The first self-pertaining virtue is prudence. Prudence is defined as the combination of abilities that allows one to make plans, to exercise good judgment, to work hard and with foresight, and to prioritize long-term outcomes over short-term gains. For a counselor or psychologist to behave in an ethical manner, even within codes, standards, or principles, actually requires the virtue of prudence, because ethical dilemmas require prudence for their resolution.
The second virtue regarding the self is integrity. The value of integrity is contained in the ethical codes and standards of any profession, as the value means to perform actions for the right reasons and to avoid actions that are wrong or are performed for wrong reasons. People who have integrity make decisions over a period of time that reflect an integration of a coherent set of moral values and actions.

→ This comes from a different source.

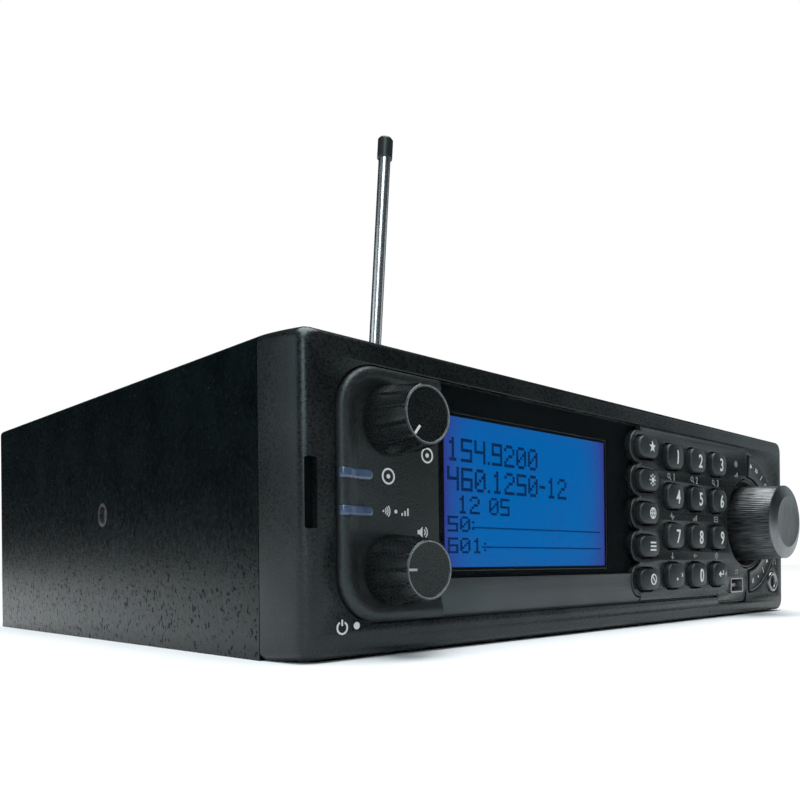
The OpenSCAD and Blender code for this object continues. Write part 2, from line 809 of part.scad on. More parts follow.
module tuner_shield() {
    color([0.66, 0.67, 0.69]) difference() {
        block(20, 72, 78, 124, main_z + board_t + 0.05, main_z + 18);
        block(20.8, 71.2, 78.8, 123.2, main_z, main_z + 17.2);
        for (i = [0:5], j = [0:4]) post(27 + i * 7.6, 86 + j * 7.6, main_z + 16, main_z + 20, 1.5);
    }
}

module speaker() {
    color([0.16, 0.16, 0.17]) difference() {
        union() {
            translate([speaker_x, front_y + speaker_y, speaker_z])
                linear_extrude(height = 1.25) rounded(64, 64, 4);
            translate([speaker_x, front_y + speaker_y, speaker_z - 12])
                cylinder(h = 12.1, r1 = 14, r2 = speaker_r, $fn = fine);
            post(speaker_x, speaker_y, speaker_z - 21, speaker_z - 11.5, 17);
        }
        translate([speaker_x, front_y + speaker_y, speaker_z - 10.8])
            cylinder(h = 12.1, r1 = 10, r2 = speaker_r - 1, $fn = fine);
        for (x = [-1, 1], y = [-1, 1])
            post(speaker_x + x * speaker_hole, speaker_y + y * speaker_hole,
                 speaker_z - 1, speaker_z + 2, screw_r + 0.1);
    }
}

// ---- rear sockets ----

module remote_port() {
    back = panel_y + panel_t;
    color([0.66, 0.67, 0.69]) difference() {
        union() {
            from_front(back + 0.02, back + 1) translate([port_x, port_z]) rounded(30.8, 12.5, 1.5);
            from_front(panel_y - 6, back + 0.1) port_2d(0.2);
            from_front(back, back + 6.6) port_2d(0);
            for (s = [-1, 1]) translate([port_x + s * 12.5, front_y + back + 6, port_z]) rotate([90, 0, 0])
                cylinder(h = 5.5, r = 2.7, $fn = 6);
        }
        from_front(back + 1, back + 7) port_2d(-0.5);
        for (s = [-1, 1]) bar_y(port_x + s * 12.5, port_z, back - 1, back + 7, 1.25);
    }
    color([0.8, 0.65, 0.3]) for (i = [0:4]) {
        bar_y(port_x + (i - 2) * 2.77, port_z + 1.42, back, back + 5.6, 0.5);
        if (i < 4) bar_y(port_x + (i - 1.5) * 2.77, port_z - 1.42, back, back + 5.6, 0.5);
    }
}

module power_jack() {
    back = panel_y + panel_t;
    color([0.06, 0.06, 0.07]) difference() {
        union() {
            bar_y(power_x, power_z, back - 4, back + 1.2, 5.4);
            block(power_x - 5.5, power_x + 5.5, back - 13, back - panel_t - 0.1,
                  power_z - 6, power_z + 5.5);
        }
        bar_y(power_x, power_z, back - 9.5, back + 2, 2.8);
    }
    color([0.8, 0.8, 0.8]) bar_y(power_x, power_z, back - 10, back, 1.05);
}

module rear_jacks() {
    back = panel_y + panel_t;
    color([0.06, 0.06, 0.07]) for (x = jack_x) difference() {
        union() {
            bar_y(x, jack_z, back - 4, back + 1, 4);
            block(x - 4.5, x + 4.5, back - 14, back - panel_t - 0.1,
                  jack_z - 5, jack_z + 4.5);
        }
        bar_y(x, jack_z, back - 12, back + 2, plug_r);
    }
}

module antenna_socket() {
    back = panel_y + panel_t;
    color([0.72, 0.72, 0.74]) difference() {
        union() {
            bar_y(antenna_x, antenna_z, panel_y - 6, jack_end, 4.8);
            translate([antenna_x, front_y + panel_y - 0.1, antenna_z]) rotate([90, 0, 0])
                cylinder(h = 2, r = 7, $fn = 6);
            bar_y(antenna_x, antenna_z, back + 0.05, back + 1.2, 6.8);
            for (s = [-1, 1]) translate([antenna_x, front_y + jack_end - 3.5, antenna_z])
                rotate([0, 90 * s, 0]) cylinder(h = 5.5, r = 0.95, $fn = 24);
        }
        bar_y(antenna_x, antenna_z, back + 0.5, jack_end + 1, 4.1);
    }
    color([0.85, 0.7, 0.35]) difference() {
        bar_y(antenna_x, antenna_z, back + 0.4, jack_end - 1.5, 1.2);
        bar_y(antenna_x, antenna_z, back + 1.5, jack_end, 0.65);
    }
}

// ---- antenna ----

// Leaning frame about the socket's axis; children are drawn upright with the axis at z = 0
module leaning() {
    translate([antenna_x, 0, antenna_z]) rotate([0, antenna_lean, 0]) children();
}

module antenna_collar() {
    color([0.78, 0.78, 0.80]) leaning() difference() {
        union() {
            bar_y(0, 0, case_d + 2.6, case_d + 12.5, collar_r);
            round_y(0, 0, case_d + 12.5, case_d + 14, 5.4, collar_r);
            for (i = [0:17]) rotate([0, i * 20, 0]) bar_y(collar_r - 0.2, 0, case_d + 6, case_d + 12, 0.55);
        }
        bar_y(0, 0, case_d, case_d + 11.2, 5.65);
        bar_y(0, 0, case_d, case_d + 15, 4.3 + fit);
    }
}

module antenna_plug() {
    hinge_y = whip_y - 4.4;
    color([0.70, 0.70, 0.72]) leaning() difference() {
        union() {
            bar_y(0, 0, case_d + 10.4, case_d + 15, 4.3);
            bar_y(0, 0, case_d + 1.5, case_d + 11, 4);
            bar_y(0, 0, case_d + 14.4, hinge_y, 5.3);
            for (s = [-1, 1]) {
                x0 = s * (tongue_t / 2 + 0.1 + 0.8);
                hull() for (y = [hinge_y + 2.4, whip_y]) translate([x0, front_y + y, 0])
                    rotate([0, 90, 0]) cylinder(h = 1.6, r = 4, center = true, $fn = 32);
            }
            translate([0, front_y + whip_y, 0]) rotate([0, 90, 0])
                cylinder(h = tongue_t + 3.4, r = hinge_pin_r, center = true, $fn = 32);
        }
        bar_y(0, 0, case_d + 1, case_d + 10.4, 3.3);
    }
    color([0.85, 0.7, 0.35]) leaning() bar_y(0, 0, case_d + 4, case_d + 10.5, 0.5);
}

module antenna_hinge() {
    color([0.70, 0.70, 0.72]) leaning() translate([0, front_y + whip_y, 0]) difference() {
        union() {
            rotate([0, 90, 0]) cylinder(h = tongue_t, r = 3.6, center = true, $fn = 48);
            translate([-tongue_t / 2, -2.4, 0]) cube([tongue_t, 4.8, socket_low]);
            translate([0, 0, socket_low - 1]) cylinder(h = 1.5, r1 = 2.6, r2 = 3.2, $fn = 48);
            translate([0, 0, socket_low + 0.49])
                cylinder(h = socket_high - socket_low - 0.49, r = 3.2, $fn = 48);
        }
        rotate([0, 90, 0]) cylinder(h = 8, r = hinge_pin_r + fit, center = true, $fn = 48);
        translate([0, 0, socket_low + 2]) cylinder(h = 20, r = tube_r + 0.02, $fn = 48);
    }
}

// A hollow tube of the antenna between two heights above the hinge
module tube(z0, z1, r, t) {
    leaning() translate([0, front_y + whip_y, z0]) difference() {
        cylinder(h = z1 - z0, r = r, $fn = 48);
        translate([0, 0, -1]) cylinder(h = z1 - z0 + 2, r = r - t, $fn = 48);
    }
}

module antenna_tube() color([0.85, 0.85, 0.87]) tube(socket_low + 2.1, tube_top, tube_r, tube_wall);
module antenna_middle() color([0.85, 0.85, 0.87]) tube(24, tube_top - 0.05, middle_r, tube_wall);

module antenna_rod() {
    color([0.85, 0.85, 0.87]) leaning() translate([0, front_y + whip_y, 30])
        cylinder(h = antenna_l - 4 - 30, r = rod_r, $fn = 48);
}

module antenna_tip() {
    color([0.06, 0.06, 0.06]) leaning() translate([0, front_y + whip_y, tube_top + 0.1]) difference() {
        union() {
            cylinder(h = tip_l - 0.8, r = tip_r, $fn = 48);
            translate([0, 0, tip_l - 0.81]) cylinder(h = 0.81, r1 = tip_r, r2 = tip_r - 0.6, $fn = 48);
        }
        translate([0, 0, -1]) cylinder(h = antenna_l - 4 - tube_top + 0.95, r = rod_r + 0.02, $fn = 48);
    }
}

// ---- assembly ----

top_cover();
bottom_cover();
rear_panel();
front_bezel();
knob_panel();
display_lens();
trim_strip();
keypad_panel();
light_bars();
lcd_glass();
lcd_frame();
front_board();
key_mat();
volume_pot();
squelch_pot();
scroll_encoder();
usb_port();
headphone_jack();
main_board();
tuner_shield();
speaker();
antenna_socket();
remote_port();
power_jack();
rear_jacks();
case_screws();
bracket_nuts();
volume_knob();
volume_shaft();
squelch_knob();
squelch_shaft();
encoder_rotor();
scroll_shaft();
scroll_dial();
digit_key(0, 3);  // key_1
digit_key(1, 3);  // key_2
digit_key(2, 3);  // key_3
digit_key(0, 2);  // key_4
digit_key(1, 2);  // key_5
digit_key(2, 2);  // key_6
digit_key(0, 1);  // key_7
digit_key(1, 1);  // key_8
digit_key(2, 1);  // key_9
digit_key(0, 0);  // key_point
digit_key(1, 0);  // key_0
digit_key(2, 0);  // key_enter
function_key(4);  // priority_key
function_key(3);  // weather_key
function_key(2);  // location_key
function_key(1);  // menu_key
function_key(0);  // lockout_key
crescent_key(crescent_angles[0][0], crescent_angles[0][1]);  // scan_key
crescent_key(crescent_angles[1][0], crescent_angles[1][1]);  // hold_key
antenna_collar();
antenna_plug();
antenna_hinge();
antenna_tube();
antenna_middle();
antenna_rod();
antenna_tip();
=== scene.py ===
"""Desktop radio scanner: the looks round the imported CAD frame."""
import json
import math

import bmesh
import bpy
from mathutils import Matrix, Vector
from mathutils.geometry import tessellate_polygon


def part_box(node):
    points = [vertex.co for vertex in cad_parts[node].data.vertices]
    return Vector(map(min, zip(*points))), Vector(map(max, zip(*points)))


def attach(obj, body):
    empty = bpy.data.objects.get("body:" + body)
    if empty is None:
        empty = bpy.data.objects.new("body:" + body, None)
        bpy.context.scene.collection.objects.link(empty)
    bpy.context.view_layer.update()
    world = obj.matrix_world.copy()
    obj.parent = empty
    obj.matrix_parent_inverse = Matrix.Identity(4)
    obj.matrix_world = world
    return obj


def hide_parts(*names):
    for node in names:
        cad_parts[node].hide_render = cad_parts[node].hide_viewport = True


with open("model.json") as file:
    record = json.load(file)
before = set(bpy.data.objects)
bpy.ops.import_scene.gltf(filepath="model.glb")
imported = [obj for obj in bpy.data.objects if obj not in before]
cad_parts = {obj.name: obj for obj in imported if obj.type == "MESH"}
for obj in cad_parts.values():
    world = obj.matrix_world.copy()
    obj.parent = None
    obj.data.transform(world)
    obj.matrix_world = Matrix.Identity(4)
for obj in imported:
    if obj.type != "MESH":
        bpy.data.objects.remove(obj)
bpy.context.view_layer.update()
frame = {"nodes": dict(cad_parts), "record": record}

MM = 0.001

# ---- camera ----

SENSOR = 36.0
FOCAL = 803.0 / 800.0      # focal length over the picture's width
SHIFT = (-0.125, 0.2053)   # how far the picture's middle lies off the camera's axis
EYE = Vector((-163.48, -180.5, 15.45)) * MM
YAW, PITCH, ROLL = (math.radians(a) for a in (47.58, 0.094, -0.621))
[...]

Respect is the third virtue and the first of two that focus on others. When a person respects another person, the first person gives the second person regard, attention, consideration, and worth. Respect denotes an appreciation for the intrinsic value of the other person regardless of his or her outward signs of value.
The last virtue is benevolence. Benevolence is defined as wanting to do good, to contribute to the well-being of persons and communities, to enhance the welfare of others, and to have social responsibility. Benevolence exists in most ethical codes and principles as well as decision-making models as a prime requirement. For a counselor or psychologist to be oriented toward the client requires benevolence.
Virtue ethics is a significant contribution to discussions on ethics, because it allows a consideration of the role of culture in defining ethical virtues, and it creates a climate in which the interaction of the individual within the community is considered in resolving ethical dilemmas.
- Jordan, A. E., & Meara, N. M. (1990). Ethics and the professional practice of psychologists: The role of virtues and principles. Professional Psychology: Research and Practice, 21, 107-114.
- Meara, N. M., Schmidt, L. D., & Day, J. D. (1996). Principles and virtues: A foundation for ethical decisions, policies, and character. The Counseling Psychologist, 24, 4-77.
- Punzo, V. A., & Meara, N. M. (1993). The virtues of a psychology of personal morality. Journal of Theoretical and Philosophical Psychology, 13, 25-39.
- Vasquez, M. J. T. (1996). Will virtue ethics improve ethical conduct in multicultural settings and interactions? The Counseling Psychologist, 24, 98-104.